---------- Information supplied ----------
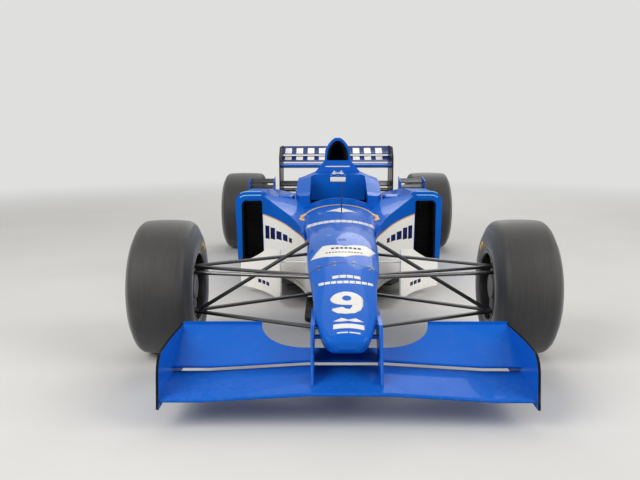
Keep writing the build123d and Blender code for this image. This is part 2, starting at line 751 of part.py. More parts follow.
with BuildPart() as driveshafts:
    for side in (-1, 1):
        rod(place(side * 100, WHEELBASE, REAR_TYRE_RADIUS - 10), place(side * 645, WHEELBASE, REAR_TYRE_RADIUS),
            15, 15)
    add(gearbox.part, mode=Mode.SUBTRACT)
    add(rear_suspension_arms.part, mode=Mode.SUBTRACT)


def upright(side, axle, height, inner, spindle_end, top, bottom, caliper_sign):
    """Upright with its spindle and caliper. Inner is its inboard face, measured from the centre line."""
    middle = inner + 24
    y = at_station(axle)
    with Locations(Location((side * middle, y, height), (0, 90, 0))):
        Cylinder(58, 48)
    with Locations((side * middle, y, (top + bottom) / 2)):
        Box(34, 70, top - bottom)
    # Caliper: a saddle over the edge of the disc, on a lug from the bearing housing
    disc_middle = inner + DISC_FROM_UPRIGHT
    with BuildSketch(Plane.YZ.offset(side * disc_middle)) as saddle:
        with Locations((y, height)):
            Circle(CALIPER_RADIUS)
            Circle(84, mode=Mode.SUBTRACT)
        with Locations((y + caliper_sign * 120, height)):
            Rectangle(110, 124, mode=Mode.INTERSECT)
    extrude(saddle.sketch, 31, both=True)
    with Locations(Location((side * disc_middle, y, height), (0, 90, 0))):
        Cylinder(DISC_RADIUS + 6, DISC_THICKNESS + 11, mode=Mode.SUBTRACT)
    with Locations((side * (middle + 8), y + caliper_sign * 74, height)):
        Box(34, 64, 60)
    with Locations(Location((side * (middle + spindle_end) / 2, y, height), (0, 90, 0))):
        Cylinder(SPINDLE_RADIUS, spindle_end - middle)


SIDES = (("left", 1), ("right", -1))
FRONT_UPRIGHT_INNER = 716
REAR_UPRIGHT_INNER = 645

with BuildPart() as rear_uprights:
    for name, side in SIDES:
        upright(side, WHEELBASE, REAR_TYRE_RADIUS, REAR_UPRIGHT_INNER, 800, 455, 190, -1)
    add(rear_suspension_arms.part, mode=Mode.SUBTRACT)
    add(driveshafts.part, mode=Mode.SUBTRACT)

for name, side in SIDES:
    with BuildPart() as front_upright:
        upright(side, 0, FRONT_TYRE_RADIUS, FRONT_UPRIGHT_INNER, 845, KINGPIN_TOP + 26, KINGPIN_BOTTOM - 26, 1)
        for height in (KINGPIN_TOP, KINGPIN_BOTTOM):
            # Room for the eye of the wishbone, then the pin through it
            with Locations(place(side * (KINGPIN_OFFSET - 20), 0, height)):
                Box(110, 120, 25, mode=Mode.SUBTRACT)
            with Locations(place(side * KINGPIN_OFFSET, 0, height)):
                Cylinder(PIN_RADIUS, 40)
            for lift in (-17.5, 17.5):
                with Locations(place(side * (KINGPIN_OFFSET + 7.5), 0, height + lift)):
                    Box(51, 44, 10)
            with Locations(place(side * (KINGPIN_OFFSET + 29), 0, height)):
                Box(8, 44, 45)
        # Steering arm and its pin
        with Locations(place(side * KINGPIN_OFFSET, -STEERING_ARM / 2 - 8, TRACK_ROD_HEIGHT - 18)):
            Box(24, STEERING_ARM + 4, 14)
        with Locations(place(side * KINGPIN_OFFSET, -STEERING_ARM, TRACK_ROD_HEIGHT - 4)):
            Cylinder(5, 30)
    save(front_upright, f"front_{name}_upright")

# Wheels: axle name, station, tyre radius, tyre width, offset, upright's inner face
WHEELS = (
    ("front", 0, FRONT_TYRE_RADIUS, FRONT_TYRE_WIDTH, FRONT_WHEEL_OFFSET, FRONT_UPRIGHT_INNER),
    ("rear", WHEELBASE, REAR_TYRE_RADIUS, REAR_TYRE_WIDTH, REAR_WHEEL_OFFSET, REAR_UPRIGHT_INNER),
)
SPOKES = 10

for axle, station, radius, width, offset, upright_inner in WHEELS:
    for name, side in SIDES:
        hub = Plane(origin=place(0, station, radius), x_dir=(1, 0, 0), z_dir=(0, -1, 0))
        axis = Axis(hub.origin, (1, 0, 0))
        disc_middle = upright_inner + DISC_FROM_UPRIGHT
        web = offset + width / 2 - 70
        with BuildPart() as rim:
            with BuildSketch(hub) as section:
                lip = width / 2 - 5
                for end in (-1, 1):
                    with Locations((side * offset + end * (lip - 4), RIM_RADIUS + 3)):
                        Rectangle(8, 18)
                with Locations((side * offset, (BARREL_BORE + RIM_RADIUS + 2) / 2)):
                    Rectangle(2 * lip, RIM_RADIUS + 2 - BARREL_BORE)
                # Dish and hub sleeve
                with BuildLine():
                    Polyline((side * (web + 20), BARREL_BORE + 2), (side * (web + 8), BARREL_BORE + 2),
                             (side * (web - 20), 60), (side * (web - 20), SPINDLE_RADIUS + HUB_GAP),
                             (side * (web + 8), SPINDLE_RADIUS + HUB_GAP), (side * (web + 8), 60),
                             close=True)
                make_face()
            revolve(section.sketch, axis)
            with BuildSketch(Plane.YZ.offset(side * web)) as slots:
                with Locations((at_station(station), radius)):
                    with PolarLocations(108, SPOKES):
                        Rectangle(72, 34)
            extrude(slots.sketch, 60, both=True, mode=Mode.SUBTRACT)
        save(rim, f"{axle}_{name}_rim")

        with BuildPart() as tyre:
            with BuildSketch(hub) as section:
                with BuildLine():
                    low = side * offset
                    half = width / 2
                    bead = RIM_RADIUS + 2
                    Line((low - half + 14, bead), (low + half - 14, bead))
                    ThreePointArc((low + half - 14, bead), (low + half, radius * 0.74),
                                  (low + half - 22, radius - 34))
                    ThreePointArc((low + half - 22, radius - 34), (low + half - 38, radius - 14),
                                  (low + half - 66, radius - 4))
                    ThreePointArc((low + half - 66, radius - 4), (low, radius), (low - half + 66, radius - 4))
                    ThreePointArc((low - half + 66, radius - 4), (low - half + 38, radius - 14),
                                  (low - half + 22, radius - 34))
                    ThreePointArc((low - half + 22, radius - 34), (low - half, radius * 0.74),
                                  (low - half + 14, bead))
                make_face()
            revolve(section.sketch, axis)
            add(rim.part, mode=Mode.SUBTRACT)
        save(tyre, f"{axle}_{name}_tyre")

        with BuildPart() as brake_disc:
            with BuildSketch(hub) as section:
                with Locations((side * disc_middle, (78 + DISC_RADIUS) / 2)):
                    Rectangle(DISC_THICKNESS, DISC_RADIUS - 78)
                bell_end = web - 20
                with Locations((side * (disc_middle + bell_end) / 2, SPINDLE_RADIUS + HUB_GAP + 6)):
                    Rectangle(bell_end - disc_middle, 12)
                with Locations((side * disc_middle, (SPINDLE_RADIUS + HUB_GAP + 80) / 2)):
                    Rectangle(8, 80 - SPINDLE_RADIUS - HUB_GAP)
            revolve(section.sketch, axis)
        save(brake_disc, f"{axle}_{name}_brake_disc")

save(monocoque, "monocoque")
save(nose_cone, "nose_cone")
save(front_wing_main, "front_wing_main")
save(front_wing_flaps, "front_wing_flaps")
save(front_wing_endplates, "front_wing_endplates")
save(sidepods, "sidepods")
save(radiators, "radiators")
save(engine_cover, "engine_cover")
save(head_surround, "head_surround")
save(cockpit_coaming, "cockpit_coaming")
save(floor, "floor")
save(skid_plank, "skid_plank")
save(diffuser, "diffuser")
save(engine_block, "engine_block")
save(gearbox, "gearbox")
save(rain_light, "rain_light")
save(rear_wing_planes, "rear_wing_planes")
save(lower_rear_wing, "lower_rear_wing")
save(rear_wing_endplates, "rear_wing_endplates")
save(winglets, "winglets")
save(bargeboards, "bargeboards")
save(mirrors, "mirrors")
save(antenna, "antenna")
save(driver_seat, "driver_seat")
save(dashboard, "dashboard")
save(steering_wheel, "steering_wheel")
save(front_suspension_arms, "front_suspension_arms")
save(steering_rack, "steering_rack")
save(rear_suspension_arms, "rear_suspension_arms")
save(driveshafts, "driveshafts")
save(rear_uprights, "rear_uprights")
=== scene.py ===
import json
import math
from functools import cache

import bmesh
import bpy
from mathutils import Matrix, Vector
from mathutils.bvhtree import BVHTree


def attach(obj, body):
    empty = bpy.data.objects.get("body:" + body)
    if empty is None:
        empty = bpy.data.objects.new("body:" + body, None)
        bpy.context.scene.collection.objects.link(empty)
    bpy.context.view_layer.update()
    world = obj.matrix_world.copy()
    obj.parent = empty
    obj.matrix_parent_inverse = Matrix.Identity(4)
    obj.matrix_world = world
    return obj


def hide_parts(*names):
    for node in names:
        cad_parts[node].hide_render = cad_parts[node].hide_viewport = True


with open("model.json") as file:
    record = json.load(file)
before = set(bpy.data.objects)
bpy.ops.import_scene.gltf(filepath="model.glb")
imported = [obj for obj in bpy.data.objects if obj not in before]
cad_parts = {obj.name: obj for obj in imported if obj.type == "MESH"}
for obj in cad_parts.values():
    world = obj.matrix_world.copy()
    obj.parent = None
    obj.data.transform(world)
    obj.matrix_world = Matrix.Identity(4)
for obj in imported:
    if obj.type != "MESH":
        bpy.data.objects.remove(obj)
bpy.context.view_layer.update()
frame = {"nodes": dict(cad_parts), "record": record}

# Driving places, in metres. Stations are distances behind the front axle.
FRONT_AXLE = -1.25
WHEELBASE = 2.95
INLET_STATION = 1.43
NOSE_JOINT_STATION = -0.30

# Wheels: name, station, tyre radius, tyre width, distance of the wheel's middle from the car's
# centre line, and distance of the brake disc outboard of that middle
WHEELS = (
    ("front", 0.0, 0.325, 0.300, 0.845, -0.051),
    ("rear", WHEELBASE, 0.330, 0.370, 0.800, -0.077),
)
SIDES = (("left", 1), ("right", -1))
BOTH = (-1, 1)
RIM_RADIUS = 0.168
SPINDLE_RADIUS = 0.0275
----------
Output the line that contains "if empty is", followed by every later line in the listing, with no line omitted and none added.

    if empty is None:
        empty = bpy.data.objects.new("body:" + body, None)
        bpy.context.scene.collection.objects.link(empty)
    bpy.context.view_layer.update()
    world = obj.matrix_world.copy()
    obj.parent = empty
    obj.matrix_parent_inverse = Matrix.Identity(4)
    obj.matrix_world = world
    return obj


def hide_parts(*names):
    for node in names:
        cad_parts[node].hide_render = cad_parts[node].hide_viewport = True


with open("model.json") as file:
    record = json.load(file)
before = set(bpy.data.objects)
bpy.ops.import_scene.gltf(filepath="model.glb")
imported = [obj for obj in bpy.data.objects if obj not in before]
cad_parts = {obj.name: obj for obj in imported if obj.type == "MESH"}
for obj in cad_parts.values():
    world = obj.matrix_world.copy()
    obj.parent = None
    obj.data.transform(world)
    obj.matrix_world = Matrix.Identity(4)
for obj in imported:
    if obj.type != "MESH":
        bpy.data.objects.remove(obj)
bpy.context.view_layer.update()
frame = {"nodes": dict(cad_parts), "record": record}

# Driving places, in metres. Stations are distances behind the front axle.
FRONT_AXLE = -1.25
WHEELBASE = 2.95
INLET_STATION = 1.43
NOSE_JOINT_STATION = -0.30

# Wheels: name, station, tyre radius, tyre width, distance of the wheel's middle from the car's
# centre line, and distance of the brake disc outboard of that middle
WHEELS = (
    ("front", 0.0, 0.325, 0.300, 0.845, -0.051),
    ("rear", WHEELBASE, 0.330, 0.370, 0.800, -0.077),
)
SIDES = (("left", 1), ("right", -1))
BOTH = (-1, 1)
RIM_RADIUS = 0.168
SPINDLE_RADIUS = 0.0275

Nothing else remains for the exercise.